As I write this, I am 364 days into my family’s pandemic experience. Tomorrow marks exactly one year since I last saw my students in person, taught in a real classroom, met a friend for lunch, or shopped in a grocery store without a mask. The quarantine began with what my teaching colleagues and I thought would be an extra week of spring break, and then, we’d be back in April.
Last month, with the year-mark creeping ever closer, my daughter (who, at nine years old, has now spent just over 10% of her life in varying states of lockdown) got into sea shanties. She was about a month behind the trend, at that point, but don’t blame her. She’s not on TikTok.
We were playing a board game about stuffing fantastical rescued cats on a boat before a maniac comes to attack the cat sanctuary island (yes, that’s a real thing) and we always listen to music while gaming. “We need boat music,” my husbeast declared and so I found a Spotify playlist.

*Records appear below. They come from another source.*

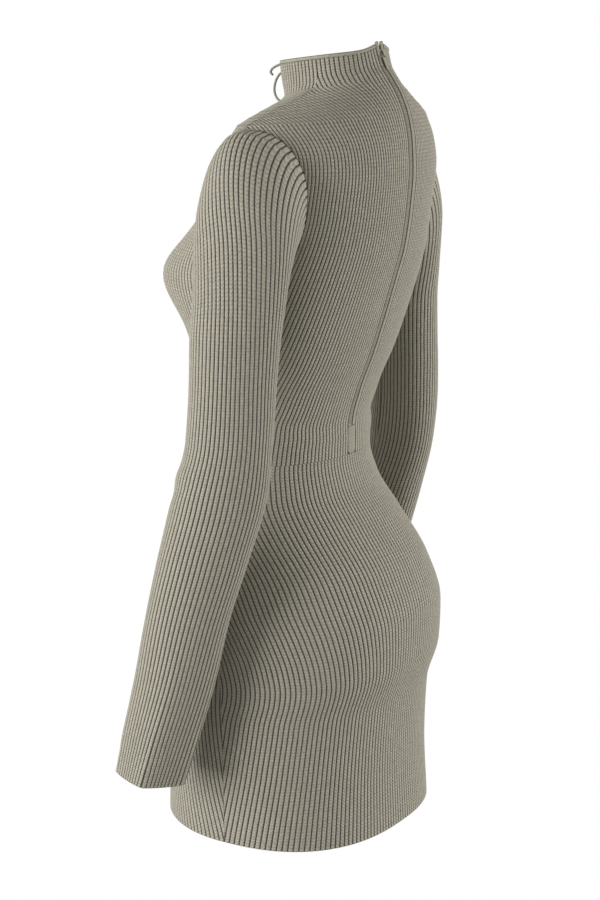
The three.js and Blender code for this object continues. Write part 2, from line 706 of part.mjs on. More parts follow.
// A sleeve is one panel, sewn to itself under the arm, so both of its halves share that seam.
function sleeve(side) {
  const body = new Body();
  const ribs = (run) => readTable(SLEEVE_RIBS, 'run', run).ribs;
  for (const half of ['back', 'front']) {
    const round = half === 'back' ? Math.PI : -Math.PI;
    const surface = ({ rib, level: run, isEdge }, lift) => {
      const turn = isEdge ? round : round * turnShare(rib, run);
      const normal = run === 1 ? armholeNormal(turn) : sleeveNormal(turn, run);
      const point = sleevePoint(turn, run).addScaledVector(normal, lift);
      return side === 'left' ? point : flip(point);
    };
    addHalf(body, {
      half,
      rows: ROWS.sleeve,
      edge: ROWS.sleeve.map((run) => ({ rib: clearOfColumns(ribs(run)), level: run, isEdge: true })),
      surface,
      isShared: (knot) => knot.rib === 0 || knot.isEdge,
      walls: { bottom: true, top: true },
      isMirrored: half === 'front',
    });
  }
  return body;
}

// A bar through rings of points, closed by a flat cap at each end.
function bar(rings) {
  const body = new Body();
  const sides = rings[0].length;
  const last = rings.length - 1;
  const at = (ring, corner) => body.point(`${ring} ${corner % sides}`, () => rings[ring][corner % sides]);
  for (let ring = 0; ring < last; ring += 1) {
    for (let corner = 0; corner < sides; corner += 1) {
      body.face(at(ring, corner), at(ring, corner + 1), at(ring + 1, corner + 1));
      body.face(at(ring, corner), at(ring + 1, corner + 1), at(ring + 1, corner));
    }
  }
  for (let corner = 1; corner < sides - 1; corner += 1) {
    body.face(at(0, 0), at(0, corner + 1), at(0, corner));
    body.face(at(last, 0), at(last, corner), at(last, corner + 1));
  }
  return body;
}

// Evenly spaced numbers, both ends included.
function spread(from, to, count) {
  return Array.from({ length: count + 1 }, (_, i) => from + ((to - from) * i) / count);
}

// A point that stands off the body by a lift, at a length of girth from the centre back.
function onBody(along, level, lift) {
  return bodyPoint('back', along, level).addScaledVector(bodyNormal('back', along, level), lift);
}

function collarBinding(side) {
  const { low, high, inner, outer, bevel, steps } = BINDING;
  const girth = girthAt(LEVEL.collarTop).lengths[SAMPLES];
  const section = [
    [low, inner],
    [low, outer],
    [high - bevel, outer],
    [high, outer - bevel],
    [high, inner + bevel],
    [high - bevel, inner],
  ];
  return bar(spread(ZIP_CLEAR, girth - SLIT_GAPE, steps).map((along) => {
    const ring = section.map(([up, lift]) => onBody(along, LEVEL.collarTop + up, lift));
    return side === 'left' ? ring : ring.map(flip);
  }));
}

function zipRows() {
  return [...ZIP_LEVELS.map((level) => ({ level, near: ZIP_BAND.near, far: 0 })), ...ZIP_BAND_TOP];
}

function zipBand(side) {
  const { outer, lift, bevel } = ZIP_BAND;
  return bar(zipRows().map(({ level, near, far }) => {
    const section = [
      [near, 0],
      [near, lift - bevel],
      [near + bevel, lift],
      [outer - far - bevel, lift],
      [outer - far, lift - bevel],
      [outer - far, 0],
    ];
    const ring = section.map(([along, up]) => onBody(along, level, up));
    return side === 'left' ? ring : ring.map(flip);
  }));
}

// A flat strip across the centre back, through rows of levels and half widths.
function centreStrip({ low, high, bevel }, rows) {
  return bar(rows.map(({ level, half }) => [
    onBody(-half, level, low),
    onBody(half, level, low),
    onBody(half, level, high - bevel),
    onBody(half - bevel, level, high),
    onBody(bevel - half, level, high),
    onBody(-half, level, high - bevel),
  ]));
}

function zipStrip(strip) {
  const rows = zipRows().filter(({ level }) => level <= strip.top);
  return centreStrip(strip, rows.map(({ level }) => ({ level, half: strip.half })));
}

// From the slider's own axes to the body's: X across, Y out of the cloth and Z up along the zip.
function sliderPlace() {
  const across = new THREE.Vector3(1, 0, 0);
  const out = bodyNormal('back', 0, SLIDER.level);
  const up = new THREE.Vector3().crossVectors(across, out);
  return new THREE.Matrix4().makeBasis(across, out, up).setPosition(bodyPoint('back', 0, SLIDER.level));
}

const pointsOf = (corners) => corners.map(([u, v]) => new THREE.Vector2(u, v));

// The slider and its arch are one side outline with a hole, extruded across.
function zipSlider() {
  const { half, low, top, archHalf, archTop, holeHalf, holeTop, width, chamfer } = SLIDER;
  const outline = new THREE.Shape(pointsOf([
    [low, -half],
    [top - chamfer, -half],
    [top, chamfer - half],
    [top, -archHalf],
    [archTop - chamfer, -archHalf],
    [archTop, chamfer - archHalf],
    [archTop, archHalf - chamfer],
    [archTop - chamfer, archHalf],
    [top, archHalf],
    [top, half - chamfer],
    [top - chamfer, half],
    [low, half],
  ]));
  outline.holes.push(new THREE.Path(pointsOf([
    [top, -holeHalf],
    [top, holeHalf],
    [holeTop, holeHalf],
    [holeTop, -holeHalf],
  ])));
  const geometry = new THREE.ExtrudeGeometry(outline, { depth: width, bevelEnabled: false });
  const across = new THREE.Matrix4().makeBasis(
    new THREE.Vector3(0, 1, 0),
    new THREE.Vector3(0, 0, 1),
    new THREE.Vector3(1, 0, 0),
  );
  return geometry.translate(0, 0, -width / 2).applyMatrix4(across).applyMatrix4(sliderPlace());
}

// The pull tab hangs from the arch, whose lower post passes through the tab's window.
function pullTab() {
  const { half, endHalf, top, shoulder, length, windowHalf, windowTop, windowEnd, thick, rest } = PULL_TAB;
  const outline = new THREE.Shape();
  outline.moveTo(half, top);
  outline.lineTo(-half, top);
  outline.lineTo(-half, -shoulder);
  outline.lineTo(-endHalf, endHalf - length);
  outline.absarc(0, endHalf - length, endHalf, Math.PI, 2 * Math.PI);
  outline.lineTo(half, -shoulder);
  outline.holes.push(new THREE.Path(pointsOf([
    [-windowHalf, windowTop],
    [windowHalf, windowTop],
    [windowHalf, windowEnd],
    [-windowHalf, windowEnd],
  ])));
  return new THREE.ExtrudeGeometry(outline, { depth: thick, bevelEnabled: false, curveSegments: 8 })
    .translate(0, 0, -thick / 2)
    .rotateX(Math.PI / 2 + degToRad(rest))
    .translate(0, SLIDER.pivot, 0)
    .applyMatrix4(sliderPlace());
}

// A round lace through its route's points.
function lace() {
  const { radius, sides, steps } = LACE;
  const route = new THREE.CatmullRomCurve3(LACE_ROUTE.map(({ x, y, z }) => new THREE.Vector3(x, y, z)));
  const frames = route.computeFrenetFrames(steps, false);
  return bar(spread(0, 1, steps).map((along, i) => (
    spread(0, 2 * Math.PI, sides).slice(1).map((angle) => (
      route.getPointAt(along)
        .addScaledVector(frames.normals[i], radius * Math.cos(angle))
        .addScaledVector(frames.binormals[i], radius * Math.sin(angle))
    ))
  )));
}

// Joins an extrusion's faces into one closed body.
function closed(geometry) {
  geometry.deleteAttribute('normal');
  geometry.deleteAttribute('uv');
  const joined = mergeVertices(geometry);
  joined.computeVertexNormals();
  return joined;
}

const dress = new THREE.Group();

function add(name, geometry, finish) {
  const mesh = new THREE.Mesh(geometry, new THREE.MeshStandardMaterial(finish));
  mesh.name = name;
  dress.add(mesh);
}

add('back_left', backPanel('left').geometry(), FINISH.knit);
add('back_right', backPanel('right').geometry(), FINISH.knit);
add('front', frontPanel().geometry(), FINISH.knit);
add('skirt_back', skirtPanel('back', ROWS.skirtBack).geometry(), FINISH.knit);
add('skirt_front', skirtPanel('front', ROWS.skirtFront).geometry(), FINISH.knit);
for (const side of ['left', 'right']) {
  add(`sleeve_${side}`, sleeve(side).geometry(), FINISH.knit);
  add(`collar_binding_${side}`, collarBinding(side).geometry(), FINISH.trim);
  add(`zip_band_${side}`, zipBand(side).geometry(), FINISH.trim);
}
add('zip_end_tab', centreStrip(ZIP_END_TAB, ZIP_END_TAB_ROWS).geometry(), FINISH.trim);
add('zip_tape', zipStrip(ZIP_TAPE).geometry(), FINISH.tape);
add('zip_teeth', zipStrip(ZIP_TEETH).geometry(), FINISH.teeth);
add('zip_slider', closed(zipSlider()), FINISH.enamel);
add('pull_tab', closed(pullTab()), FINISH.enamel);
add('lace', lace().geometry(), FINISH.trim);

export default dress;
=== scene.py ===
"""Looks of a rib-knit mini dress with a high collar, long sleeves, a back zip and a laced slit."""

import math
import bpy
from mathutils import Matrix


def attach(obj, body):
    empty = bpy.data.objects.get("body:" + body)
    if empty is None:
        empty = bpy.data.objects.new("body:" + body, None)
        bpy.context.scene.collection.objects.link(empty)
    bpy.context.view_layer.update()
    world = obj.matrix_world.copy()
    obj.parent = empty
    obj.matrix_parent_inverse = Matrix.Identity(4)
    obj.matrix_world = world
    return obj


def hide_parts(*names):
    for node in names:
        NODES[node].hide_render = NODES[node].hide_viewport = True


bl_info = {
    "name": "Rib knit dress",
    "version": (1, 0, 0),
    "blender": (4, 5, 0),
    "location": "View3D > Sidebar > Dress",
    "description": "Builds the dress's knit, trims, zip, lace and stage round its packed frame",
    "category": "Object",
}

from types import SimpleNamespace

import bpy
import numpy as np
from bpy.props import FloatProperty, FloatVectorProperty, PointerProperty
from mathutils import Vector

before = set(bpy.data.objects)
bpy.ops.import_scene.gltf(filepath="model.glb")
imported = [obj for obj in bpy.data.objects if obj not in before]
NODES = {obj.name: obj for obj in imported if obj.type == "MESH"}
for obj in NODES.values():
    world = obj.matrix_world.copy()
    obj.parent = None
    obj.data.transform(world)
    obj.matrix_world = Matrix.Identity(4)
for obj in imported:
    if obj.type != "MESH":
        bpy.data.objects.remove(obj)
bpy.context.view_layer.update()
MM = 0.001

# Body sections from hem to collar. half is the half width at the side line, back and front are
# the centre lines' Y, side is the side line's Y, tilt is how steeply a section falls to the front,
# drop is how far it lies below its level, and the squares are the superellipse exponents.
SECTIONS = (
    ("level", "half", "back", "front", "side", "tilt", "drop", "square_back", "square_front"),
    (-768, 161, 61, -188, -62, -0.06, 0, 2.5, 2.1),
    (-700, 163, 58, -185, -62, -0.02, 0, 2.4, 2.1),
    (-640, 164, 61, -183, -63, 0, 0, 2.4, 2.1),
    (-590, 165, 75, -182, -64, 0, 0, 2.5, 2.1),
    (-548, 164, 77, -182, -66, 0, 0, 2.5, 2.1),
    (-500, 157, 63, -182, -70, 0, 0, 2.4, 2.1),
    (-450, 143, 33, -180, -76, 0, 0, 2.2, 2.1),
    (-410, 129, 8, -177, -81, 0, 0, 2.1, 2.1),
    (-377, 121, 0, -173, -84, 0, 0, 2.1, 2.1),
    (-347, 121, 0, -168, -80, 0, 0, 2.1, 2.2),
    (-308, 124, 9, -160, -74, 0, 0, 2.2, 2.3),
    (-269, 128, 24, -153, -66, 0, 0, 2.4, 2.4),
    (-233, 132, 36, -151, -60, 0, 0, 2.5, 2.5),
    (-184, 136, 51, -152, -54, 0, 0, 2.6, 2.6),
    (-152, 138, 60, -145, -50, 0, 0, 2.5, 2.5),
    (-110, 142, 66, -129, -45, 0, 0, 2.4, 2.4),
    (-77, 147, 68.5, -112, -41, 0, 0, 2.4, 2.3),
    (-50, 151, 67, -98, -39, 0.04, 0, 2.15, 2.2),
    (-32, 151, 63, -88, -38, 0.08, 0, 1.9, 2),
    (-14, 107, 55.5, -77, -28, 0.13, 0, 1.8, 2),
    (0, 65, 47, -69, -16, 0.18, 0, 1.9, 2),
    (5, 55, 44, -68, -13, 0.19, 0, 2.1, 2),
    (20, 52, 36, -71, -11, 0.15, 2.2, 2.3, 2.1),
    (40, 53, 30, -74, -11, 0.12, 4.5, 2.4, 2.1),
)

# The collar rises to a peak at the centre back, in shares of its drop.
PEAK = {"share": 1.4, "wide": 22}

# Soft forms of the front that stand out of the sections, on the left and mirrored.
MOUNDS = (
    ("x", "level", "wide", "high", "out"),
    (71, -189, 48, 48, -37),
)

# Rings of the left sleeve from cuff to shoulder. long and short are half axes, turn is the angle
# of the short axis from +X in degrees, and round is the oval's exponent: below 2 it is pointed.
SLEEVE = (
    ("level", "x", "y", "long", "short", "turn", "round", "tilt"),
    (-689, 220, -117, 35, 30, 14, 1.2, -0.12),
    (-648, 219, -106, 37, 28, 16, 1.35, -0.1),
    (-582, 217, -88, 39, 28, 21, 1.6, -0.06),
    (-518, 215, -74, 40.5, 28.5, 26, 1.9, 0),
    (-455, 212, -57, 43.5, 29, 28, 2, 0),
    (-393, 207, -41, 45.5, 29, 28, 2, 0),
    (-332, 201, -32, 41, 31, 28, 2, 0),
    (-292, 197, -31, 41, 31, 27, 2, 0),
    (-233, 190, -31, 43, 32, 25, 2, 0),
    (-194, 185, -29, 44.5, 33, 20, 2, 0),
    (-145, 179, -28, 48, 35, 14, 2, 0),
    (-100, 172, -31, 51, 36, 8, 2, 0),
    (-60, 166, -36, 52, 38, 4, 2, 0),
    (-32, 160, -41, 51, 38, 0, 2, 0),
)

# Rib spacing in millimetres at each level, as the knit stretches over the figure.
RIB_PITCH = (
    ("level", "back", "front"),
    (-768, 5.7, 5.7),
    (-690, 5.25, 5.25),
    (-625, 5.1, 5.1),
    (-580, 5.35, 5.2),
    (-520, 5.9, 5.6),
    (-450, 5.8, 5.5),
    (-377, 5, 5),
    (-184, 4.3, 4.6),
    (-110, 3.95, 4.3),
    (-60, 3.95, 4.2),
    (-32, 4.2, 4.2),
    (5, 4.7, 4.4),
    (40, 4.6, 4.4),
)

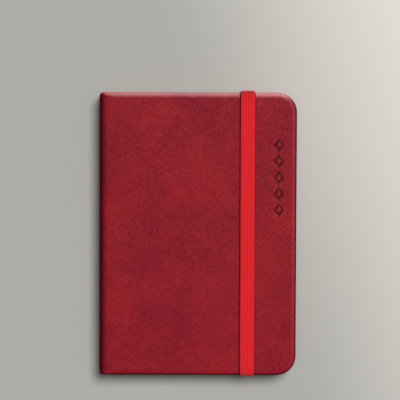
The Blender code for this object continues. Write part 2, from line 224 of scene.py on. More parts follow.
class Nodes:
    """Short names for the shader nodes that the materials and the world here need."""

    def __init__(self, tree):
        self.tree = tree

    def new(self, kind, **settings):
        node = self.tree.nodes.new(kind)
        for key, value in settings.items():
            setattr(node, key, value)
        return node

    def join(self, source, target):
        self.tree.links.new(source, target)

    def set(self, socket, value):
        if isinstance(value, bpy.types.NodeSocket):
            self.join(value, socket)
        else:
            socket.default_value = value

    def attribute(self, name):
        return self.new("ShaderNodeAttribute", attribute_name=name).outputs["Vector"]

    def place(self):
        return self.new("ShaderNodeTexCoord").outputs["Object"]

    def separate(self, vector):
        node = self.new("ShaderNodeSeparateXYZ")
        self.join(vector, node.inputs[0])
        return node.outputs

    def math(self, operation, a, b=0.0):
        node = self.new("ShaderNodeMath", operation=operation)
        self.set(node.inputs[0], a)
        self.set(node.inputs[1], b)
        return node.outputs[0]

    def noise(self, vector, scale, detail=3.0, roughness=0.55, distortion=0.0):
        node = self.new("ShaderNodeTexNoise")
        self.join(vector, node.inputs["Vector"])
        node.inputs["Scale"].default_value = scale
        node.inputs["Detail"].default_value = detail
        node.inputs["Roughness"].default_value = roughness
        node.inputs["Distortion"].default_value = distortion
        return node.outputs["Fac"]

    def cells(self, vector, scale):
        node = self.new("ShaderNodeTexVoronoi")
        self.join(vector, node.inputs["Vector"])
        node.inputs["Scale"].default_value = scale
        return node.outputs["Distance"]

    def ramp(self, value, stops):
        node = self.new("ShaderNodeValToRGB")
        self.join(value, node.inputs[0])
        elements = node.color_ramp.elements
        while len(elements) < len(stops):
            elements.new(0.5)
        for element, (position, colour) in zip(elements, stops):
            element.position = position
            element.color = colour
        return node.outputs["Color"]

    def mix(self, share, a, b, blend_type="MIX"):
        node = self.new("ShaderNodeMix", data_type="RGBA", blend_type=blend_type)
        self.set(node.inputs[0], share)
        self.set(node.inputs[6], a)
        self.set(node.inputs[7], b)
        return node.outputs[2]

    def grey(self, value):
        node = self.new("ShaderNodeCombineColor")
        for i in range(3):
            self.join(value, node.inputs[i])
        return node.outputs[0]

    def between(self, value, low, high, new_low, new_high):
        node = self.new("ShaderNodeMapRange")
        self.set(node.inputs[0], value)
        for i, number in enumerate((low, high, new_low, new_high)):
            node.inputs[i + 1].default_value = number
        return node.outputs[0]

    def bump(self, height, distance, strength=1.0, under=None):
        node = self.new("ShaderNodeBump")
        self.join(height, node.inputs["Height"])
        node.inputs["Distance"].default_value = distance
        node.inputs["Strength"].default_value = strength
        if under is not None:
            self.join(under, node.inputs["Normal"])
        return node.outputs["Normal"]


class Surface(Nodes):
    """A Principled BSDF material that is being put together."""

    def __init__(self, name, roughness, specular=0.5):
        self.material = bpy.data.materials.new(name)
        self.material.use_nodes = True
        super().__init__(self.material.node_tree)
        self.shader = self.tree.nodes["Principled BSDF"]
        self.shader.inputs["Roughness"].default_value = roughness
        self.shader.inputs["Specular IOR Level"].default_value = specular

    def finish(self, colour, normal=None, roughness=None):
        self.set(self.shader.inputs["Base Color"], colour)
        if normal is not None:
            self.join(normal, self.shader.inputs["Normal"])
        if roughness is not None:
            self.set(self.shader.inputs["Roughness"], roughness)
        return self.material


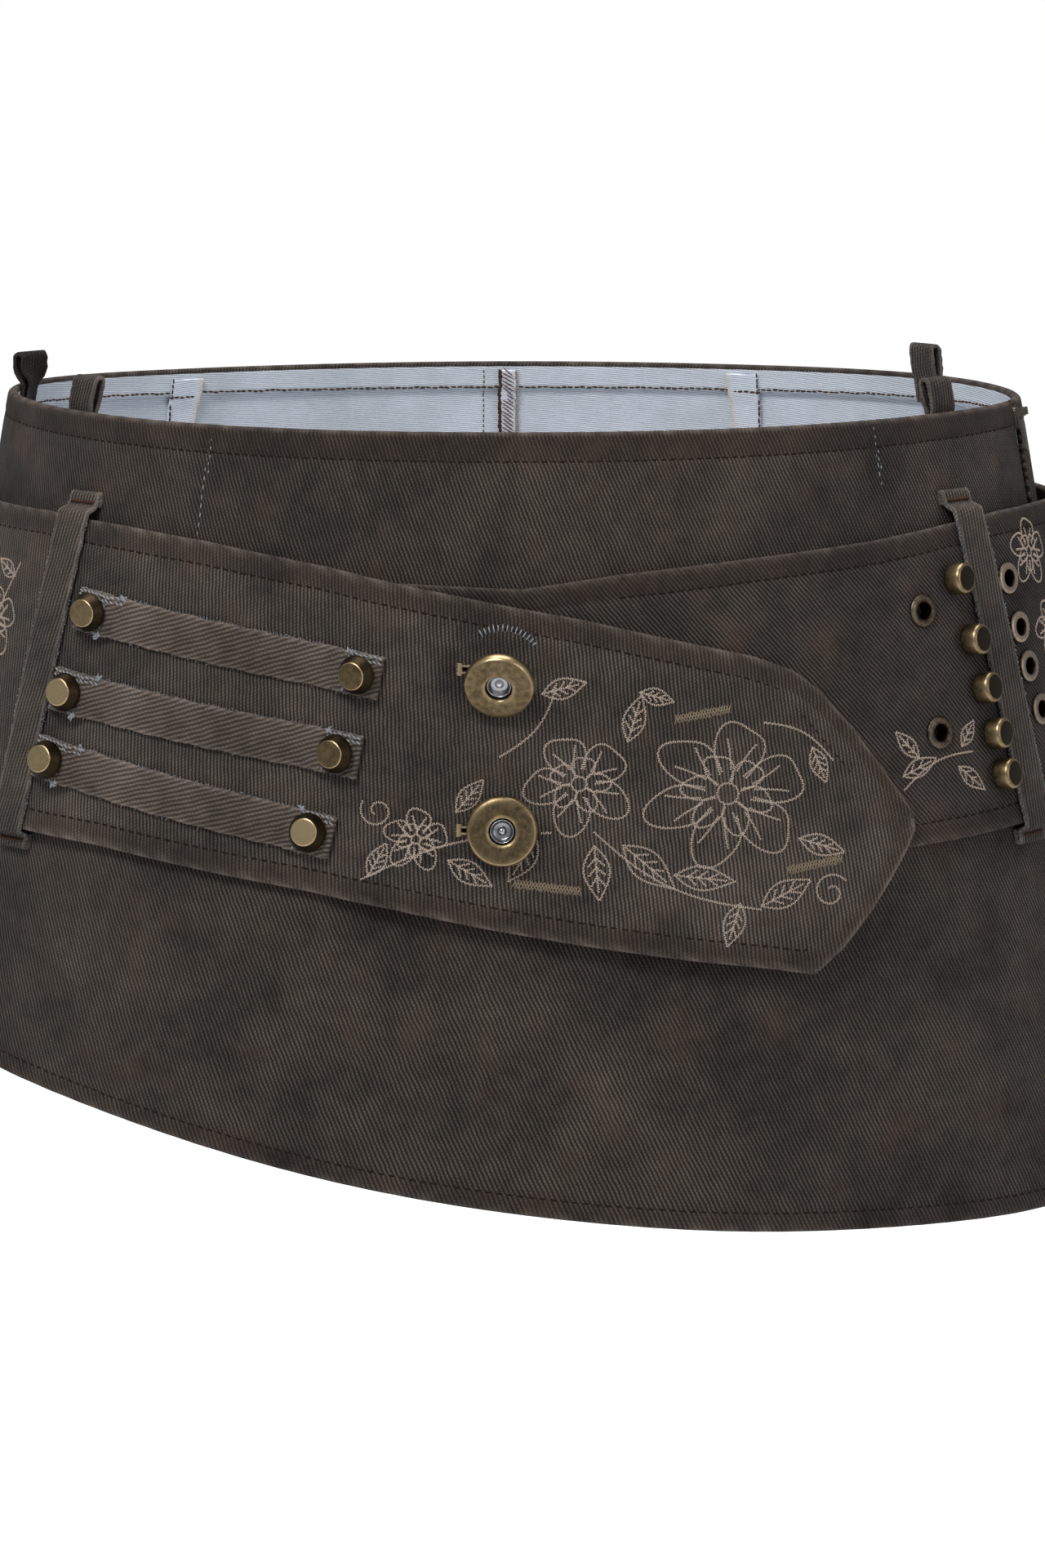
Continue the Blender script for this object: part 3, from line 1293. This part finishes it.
def tack(face, start, end, width, out, thread=0.42):
    """Bar tack: close stitches set across a short line."""
    length = math.hypot(end[0] - start[0], end[1] - start[1])
    heading = math.atan2(end[1] - start[1], end[0] - start[0])
    made = []
    for share in steps(0.0, 1.0, thread / length):
        girth = start[0] + (end[0] - start[0]) * share
        height = start[1] + (end[1] - start[1]) * share
        turn = heading + math.pi / 2.0 + SEED.uniform(-0.12, 0.12)
        size = (0.5 * width * SEED.uniform(0.85, 1.1), 0.62 * thread, 0.3)
        made.append(bead(face, girth, height, out, turn, size))
    return made


def make_loop_tacks():
    brown = []
    for _, *ends in LONG_LOOPS:
        face = loop_face(ends)
        for height in (LOOP_TOP - 2.4, LOOP_BOTTOM + 2.4):
            brown += tack(face, (-4.6, height), (4.6, height), 1.3, 0.1)
    thread_piece("loop_bar_tacks", brown, INNER_THREAD)


def make_buttonhole_stitching():
    tan = []
    for _, girth, height, _, _, _ in BUTTONS:
        end = girth - BUTTON_HOLE_REACH
        tan += tack(flap_face, (end, height - 1.6), (end, height + 1.6), 2.0, 0.1)
        for rise in (-0.95, 0.95):
            level = height + rise
            tan += tack(flap_face, (end + 0.5, level), (girth - 2.0, level), 0.9, 0.06, 0.34)
    thread_piece("buttonhole_stitching", tan, TAN_THREAD)
    rays = []
    _, girth, height, _, _, _ = BUTTONS[0]
    for angle in steps(math.radians(38.0), math.radians(120.0), math.radians(6.5)):
        out = (girth + BUTTON_HOLE_REACH * math.cos(angle), height + BUTTON_HOLE_REACH * math.sin(angle))
        rays.append(bead(flap_face, *out, 0.08, angle, (1.3 * SEED.uniform(0.8, 1.2), 0.26, 0.24)))
    thread_piece("buttonhole_rays", rays, FRAY_THREAD)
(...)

Put aside for a moment that neither of these songs are actually sea shanties (they’re folk songs, and “The Wellerman” in particular is a ballad) and you might find yourself focusing on the phenomenon of the “sea shanty” itself rising to unlikely prominence one long year into lockdown. And, if you suffer the same ailment as me, where nothing can be thought of for even five minutes without thinking of how it relates to storytelling, then you might reach this same conclusion:
The 2021 Rise of the Sea Shanty is pretty god-damned amazing worldbuilding.
In the world of science fiction and fantasy, we sometimes talk about constructing worlds that feel “lived-in.” “Lived-in” is the je ne sais quoi of sff, but it comes down to something like verisimilitude meets story development. If we call a world “lived-in” we might mean that the world of the story has followed a believable arc. If you put its events and peoples and technologies in context, it “adds up.” It has a history (even if we don’t see it all). And, perhaps most importantly, people in that story world behave as if they know that history, their customs, and so on, throughout the course of the story.
I’m fascinated by 2021’s obsession with the sea shanty and folk songs of labor and despair inflected with hope because it’s an example of what the people of a lived-in SFnal world might do, if they found themselves in similar circumstances.
These songs are, after all, monuments to hard, often thankless tasks performed either in isolation or with a small, staunch crew stuck in the same circumstances. There’s the question of whether the tides will ever take you home. Whether you’ll see your ma and da again. Whether the world you finally reach when the sailing is done is the one you hoped to arrive at. There’s the tedium of drinking to make the long nights end a bit sooner, the tyranny of a captain who is just as trapped as you, the fickle storms that come around when things are already bad and knock you on your ass just as you’ve picked yourself up. Everything is repetitive, numbing, endless.
And, of course, we got most into the (not quite) shanty that went viral on TikTok, a whole worldwide crew of people editing themselves into the video, giving their voices to the layers of frustration and hope woven through all our lives. Of course we got most of all into the song that cries out for small comforts and good cheer. The Wellerman supply ship rep was the DoorDasher of his era. There’s something in a song — a whole body of songs — about repetitive labor, endless-seeming journeys, solace found in long-distant rewards and far-flung friends — that speaks to our present moment.
The fact that we found these songs all over again is an example of deeply lived-in worldbuilding. The current obsession reflects our own awareness that the world goes through cycles of crisis, and that people in crises (private and small or vast and pandemic-shaped) create things as a way to speak their truth about it.
Does the SFnal world you’re building have evidence of how its people created art in response to things larger than themselves? Does it have a cultural legacy built up through its art? Does it have protest music? Legends of famous, tragic lovers? Work songs? Famous historical figures and their speeches? Scientists who researched the technologies that define the world? Doctors who treated its maladies? Curse words born of its slang or its bigotry?
The reader doesn’t need to know the origin story behind all of these things (how many people knew before they Googled it what it means for “the tonguing” to be done?). Readers may not need to know anything about these histories at all. (For that matter, you probably need to know less than you fear you do, but that’s a whole other article.) But readers do need to have the distinct feeling that the story world has a history and a culture, a body of art and expression both in the present moment and for describing its past. If you can incorporate such things, you have not just a lived-in world, but a new way to deepen narrative motifs, new kinds of epigraphs to add from poets and politicians who do not exist (consider N.K. Jemisin’s The Broken Earth trilogy for a whole host of these), and new ways to explore cycles of lived experience for the people of your story world. You can empower your characters to speak organically of their world, without pausing for exposition.
Or, if you’re like me with the sea shanties and the cats-stuffed-into-boats game, you get to watch your nine year old expand her vocabulary in surprising ways.
Roll the old chariot along, friends.